The three paintings by Walter Haskell Hinton also evoke warm nostalgia, especially the largest of the trio, Boy Driving Tractor from 1935. This oil painting, about two-and-a-half feet squared, features a young adolescent upon a tractor. The composition is from a low angle, as though looking up at the boy from ground level. Behind his head, there is nothing but blue sky with fluffy clouds. He has a slight smile, and appears completely confident controlling the machine. The mechanical details of the tractor, and its John Deere logo, are precisely included, an homage to the relationship between a farmer, his machines, and his land. All three Hinton paintings are saccharine but feel at home in the exhibit as a balance to some of the more clouded international work.
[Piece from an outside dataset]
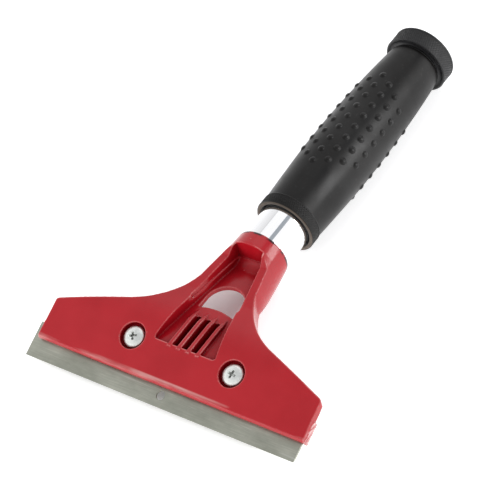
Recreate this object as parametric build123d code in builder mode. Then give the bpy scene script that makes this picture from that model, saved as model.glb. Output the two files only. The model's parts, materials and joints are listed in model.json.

The John Deere Art Collection ends up as a mini-survey of Modernism across the world. Its scope and diversity – from idealized realism to mysterious abstraction – provide interesting fare for both art and agricultural enthusiasts, and the educational video and information sheet at the exhibit’s entrance provide clear and illuminating background information. The idyllic farm images might seem out-of-place in proximity to large-scale abstract paintings and metallic sculptures, yet the underlying connection between the organic and the inorganic ties the work together. As farms are a perfect example of this conceptual hybrid, Deere & Company seems a logical patron for this body of work, and the exhibit demonstrates the resonance of the core theme across cultures and decades.